Contributions of the Arabic Language
While sane and insane voices exist in every society Islamophobes are prevalent in the West, especially now in the United States with the rise of Donald Trump. Of course, Islamophobia is not dominant in US, as can be seen in the efforts of numerous good-willed Americans.
However, what happens when one’s bigotry makes one afraid of a language?
Apparently, some Islamophobes in the United States fear the Arabic language.
Islamophobes Dislike Arabic?
Recently, a teacher at a school in Augusta County, Virginia handed out a homework assignment. The homework, part of the geography curriculum, dealt with world religions. Among other exercises, it included a question asking students to copy Arabic calligraphy (in order to help them understand the complexity of calligraphy in the Arabic language).
It led to an angry backlash by several parents as they felt it was an attempt to convert their children to Islam. The school received multiple calls from angry parents, and some even demanded that the teacher should be fired from her job (note that the teacher did not frame the questions herself, but took them from a standard workbook on world religions).
Things kept getting ugly, with more hate-filled calls and messages coming in, and more parents reacting to the incident with threats. All the schools in the county had to be shut down, and then reopened amidst high security. Eventually, the question was eliminated from the workbook.
There were voices of sanity as well and some former students created a Facebook group to defend their geography teacher.
This is not the first time that Islamophobia in the United States has manifested itself as a bias against the Arabic language. Back in March 2015, a school near New York City had to apologize for including Arabic as one of the languages during its Foreign Languages Week celebration.
What follows is a list of Arabic language contributions.
- Renowned Christian theologian Thomas Aquinas was influenced by several philosophers — those philosophers wrote in Arabic.
- During Christopher Columbus’s voyage to America, Columbus depended heavily on the calculations of al-Farghani. In fact, al-Farghani was one of the first to prove that the earth was spherical, and he wrote all of that in Arabic.
- It is argued that zero first originated in India. However, the circular zero that is in use today comes from the works of Arabic scholars. Don’t like the zero?

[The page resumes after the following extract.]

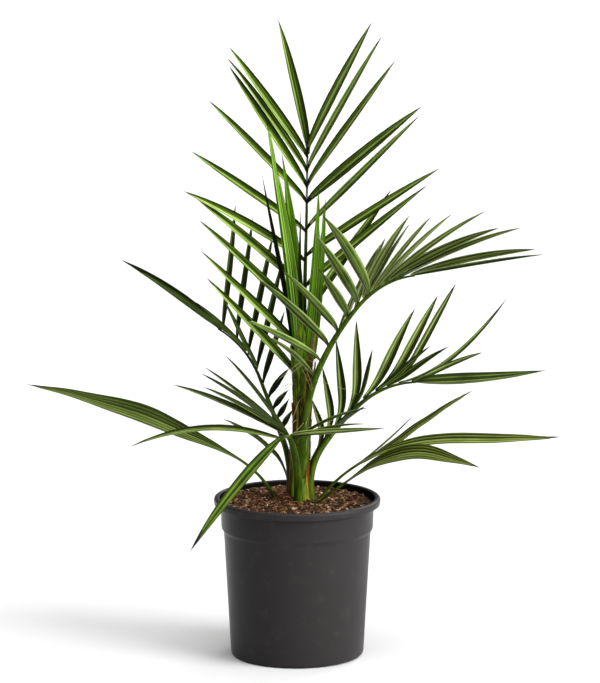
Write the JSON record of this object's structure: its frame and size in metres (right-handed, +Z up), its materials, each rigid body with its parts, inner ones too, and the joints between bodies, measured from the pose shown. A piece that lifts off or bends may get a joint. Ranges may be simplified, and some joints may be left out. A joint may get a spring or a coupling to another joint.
{
  "type": "potted date palm",
  "caption": "Young date palm with arching feather fronds, upright unopened spears and undivided seedling leaves, growing in a round nursery pot filled with soil.",
  "frame": {"origin": "centre of the pot's flat underside", "axes": "+Z up along the pot's axis, -Y towards the front, where the front frond leans out over the rim, +X to the right of the front view"},
  "size_m": [0.6627, 0.4546, 0.7995],
  "materials": {
    "pot": "satin",
    "soil": "rough",
    "trunk": "rough",
    "rib": "satin",
    "leaf": "satin",
    "spear": "satin"
  },
  "bodies": {
    "root": {"back_juvenile_leaf": "leaf", "front_frond_left_blade": "leaf", "front_frond_left_end_leaflet": "leaf", "front_frond_rib": "rib", "front_frond_right_blade": "leaf", "front_frond_right_end_leaflet": "leaf", "front_frond_stalk": "rib", "front_juvenile_leaf": "leaf", "front_spear_leaflet": "spear", "left_back_spear": "spear", "left_frond_left_blade": "leaf", "left_frond_left_end_leaflet": "leaf", "left_frond_rib": "rib", "left_frond_right_blade": "leaf", "left_frond_right_end_leaflet": "leaf", "left_frond_stalk": "rib", "left_juvenile_leaf": "leaf", "left_spear": "spear", "left_spear_leaflet": "spear", "low_right_frond_left_blade": "leaf", "low_right_frond_left_end_leaflet": "leaf", "low_right_frond_rib": "rib", "low_right_frond_right_blade": "leaf", "low_right_frond_right_end_leaflet": "leaf", "low_right_frond_stalk": "rib", "pot": "pot", "right_back_spear": "spear", "right_frond_left_blade": "leaf", "right_frond_left_end_leaflet": "leaf", "right_frond_rib": "rib", "right_frond_right_blade": "leaf", "right_frond_right_end_leaflet": "leaf", "right_frond_stalk": "rib", "right_juvenile_leaf": "leaf", "right_juvenile_lobe": "leaf", "right_juvenile_thin_lobe": "leaf", "right_spear": "spear", "soil": "soil", "tall_frond_left_blade": "leaf", "tall_frond_left_end_leaflet": "leaf", "tall_frond_rib": "rib", "tall_frond_right_blade": "leaf", "tall_frond_right_end_leaflet": "leaf", "trunk": "trunk"}
  },
  "joints": []
}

Good luck dividing XLIV by CLXIV.
Yes, there is a lot more.
If Islamophobes want to turn their children away from the Arabic language because they feel it relates to Muslims, will they be turning their kids away from trigonometry, algebra, chemistry, pharmacy and medicine? Because all of these were, in some way or other, invented and developed by Muslims.
Quite obviously, paranoia and religious bigotry knows no reason, and is purely illogical. The Arabic language has proven to be beneficial for the development of civilization.